The summer after my sophomore year, I did an internship at OSRAM OptoSemiconductors GmbH, a leading manufacturer of LEDs. Thousands of wafers go through the manufacturing process each day, and they are tracked by manually writing down wafer numbers, which is prone to many sources of error. Fortunately, high-quality images of each wafer are taken at various stages of the process for quality control of the produced chips. The goal of my project was to apply image processing techniques to perform optical character recognition (OCR) on the numbers and letters that uniquely identify a wafer to be able to automatically track the wafers through the production process.
This post describes why the OCR failed to solve this problem and how I solved it eventually by taking a radically different approach.
The images were taken by a microscope, which produced very low-contrast images where the difference between the foreground and background was within 10 gray-scale values. This property of images made it extremely difficult for a program to differentiate between the unique identifier of a wafer and the background. Furthermore, the images were taken at different brightness levels and the location of the unique identifier on the wafers was not consistent from wafer to wafer, which made the problem even more challenging.
I implemented various image processing algorithms to perform OCR:
- cross-correlation – samples of images of numbers and letters are compared to the characters in the test set of images of wafers,
- differentiating foreground from background by calculating gradient in the gray-scale values,
- edge detection, and others.
However, they produced inconsistent results due to the problems with the images mentioned above. I also used machine learning to train the system on 200 images for each letter and number. The images used for training were the images of wafers in production. The system performed at 75%-90% success rate on the test set, which was not satisfactory for the production requirements, as one of the main requirements is that the solution should be robust and reliable. In addition, the only way to obtain the training set was to manually crop the images to produce the representation of letters and numbers in a specific font and with particular image quality. Needless to say, this method was too expensive and unmaintainable.

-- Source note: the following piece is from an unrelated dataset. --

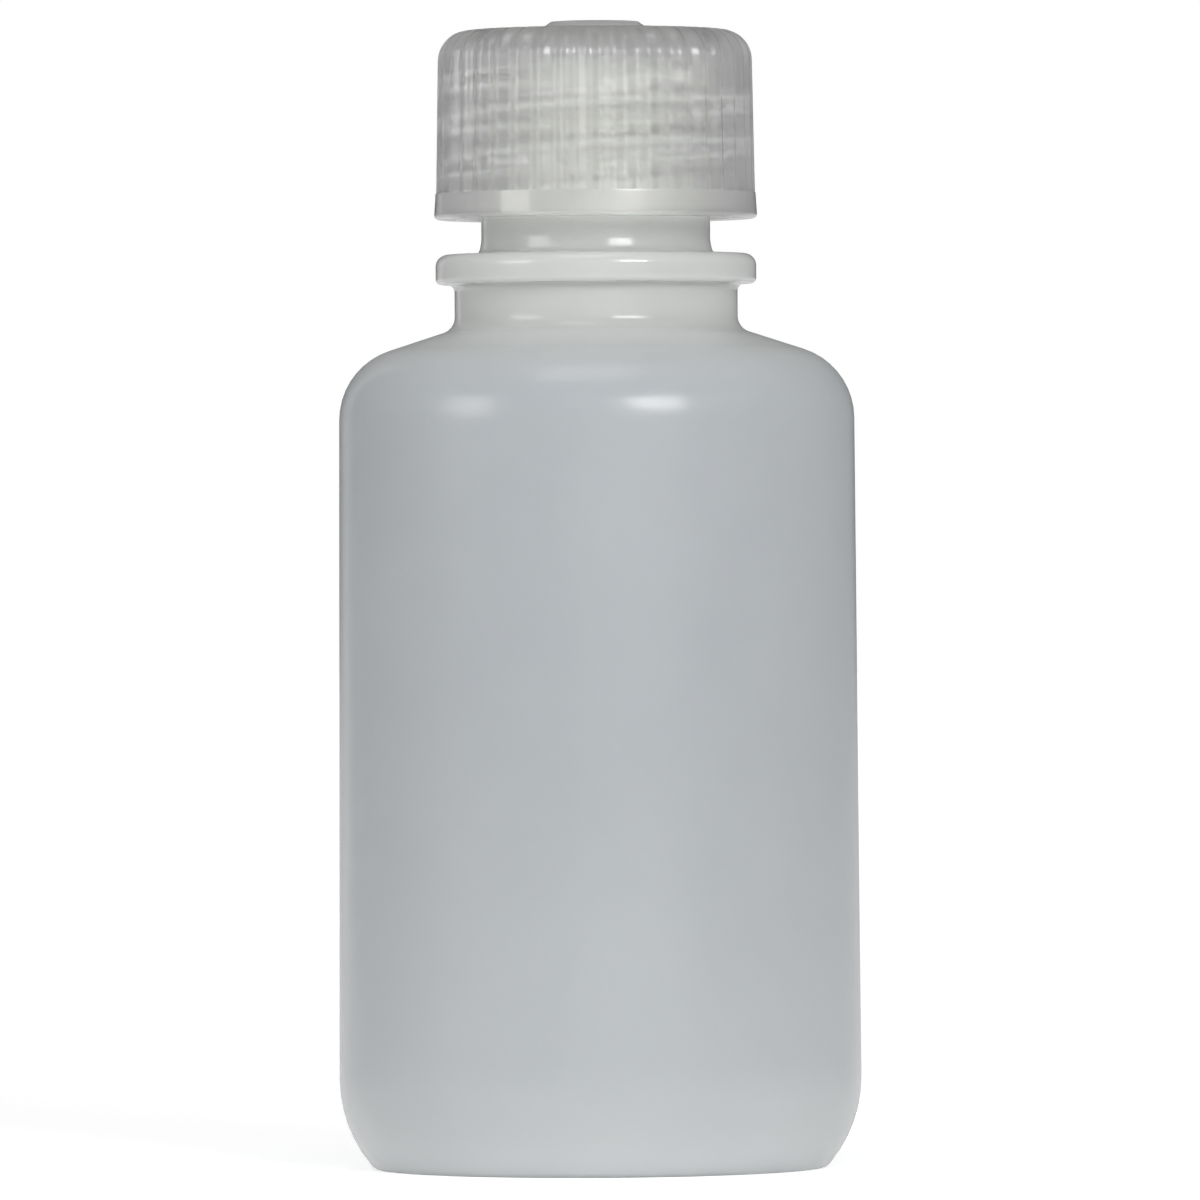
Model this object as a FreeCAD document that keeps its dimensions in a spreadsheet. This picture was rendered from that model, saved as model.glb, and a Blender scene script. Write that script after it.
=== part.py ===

data matrix is engraved onto the wafer which encodes the unique identifier. A Data Matrix is a two-dimensional square or rectangular matrix barcode that consists of black and white dots, which represent binary 0s and 1s. ECC200 data matrices, which is the standard I worked with, are Reed-Solomon codes, which contain redundant symbols in addition to the symbols in the label. They can detect and correct multiple random errors, up to ⌊r/2⌋ symbols, where r is the number of redundant symbols added to the code.Once I discovered that none of the standard OCR techniques will produce satisfactory results, I realized that a different approach should be taken. Luckily for me, there was another way. When a wafer is labeled with a unique identifier, a
I noticed that although the location of the label varied from wafer to wafer, all wafers had one feature in common: the label was located on the flat edge of the wafer. So this was the solution to the problem:
- find the flat region of the wafer and the data matrix (click on the images to enlarge):
- decode the ECC200 data matrix.
We will focus on the most interesting part of this project which is how to decode the data matrix. During my internship I had a book written in German that described the general idea behind ECC200 data matrices and specified how they are encoded and mapped for some of the common sizes. However, the particular size of the data matrix used by OSRAM OS was unusual and was not described in the book. I reverse engineered the mapping of the symbols onto the data matrix and the encoding of it, based on the information gathered from the book and the official standard specification. The standard specification document states what irreducible reducing polynomial of a particular Galouis field is used to encode the symbols in data matrix depending on the number of redundant symbols in the matrix. And now that we know what field we are in, we know where to go.
Each symbol in the label maps to its binary representation of 8 bits (usually, its ASCII code plus a magic number). In addition, the data matrix contains redundant symbols that enable error correction to recover the symbols on the label in case a part of the wafer’s label is chipped off during the production. In order to further improve reliability of erasure recovery in the case of mechanical damage to the edges of wafers, the binary representation is mapped onto the data matrix in L-shaped configuration and some of the actual and redundant symbols are distributed across the edges of the matrix to further protect from the data matrix from losing too much information. See the diagram below for more information.
The data matrix consists of the frame on the borders and the middle of the matrix. For larger data matrices like this one the area is split into 2 segments. There are 10 symbols in the label which are mapped onto the wafer. In addition, there are 11 redundant symbols distributed across the data matrix resulting in a total of 21 symbols on the data matrix.
Once the symbols are correctly located, Peterson-Gorenstein-Zierler decoder is used to decode the label. I used the theoretical decoder described in the Wikipedia link to implement the decoder in MATLAB. The steps of the algorithm are outlined below:
- read the codeword and locate all the label symbols and redundant symbols;
- determine whether there are any errors in the codeword by calculating the syndrome;
- calculate number of errors present if detected they are present;
- calculate locations of errors;
- correct the errors, that is, find the “offset” of the symbol;
- correct the codeword and display it.
And voilà, we read the label of the wafer.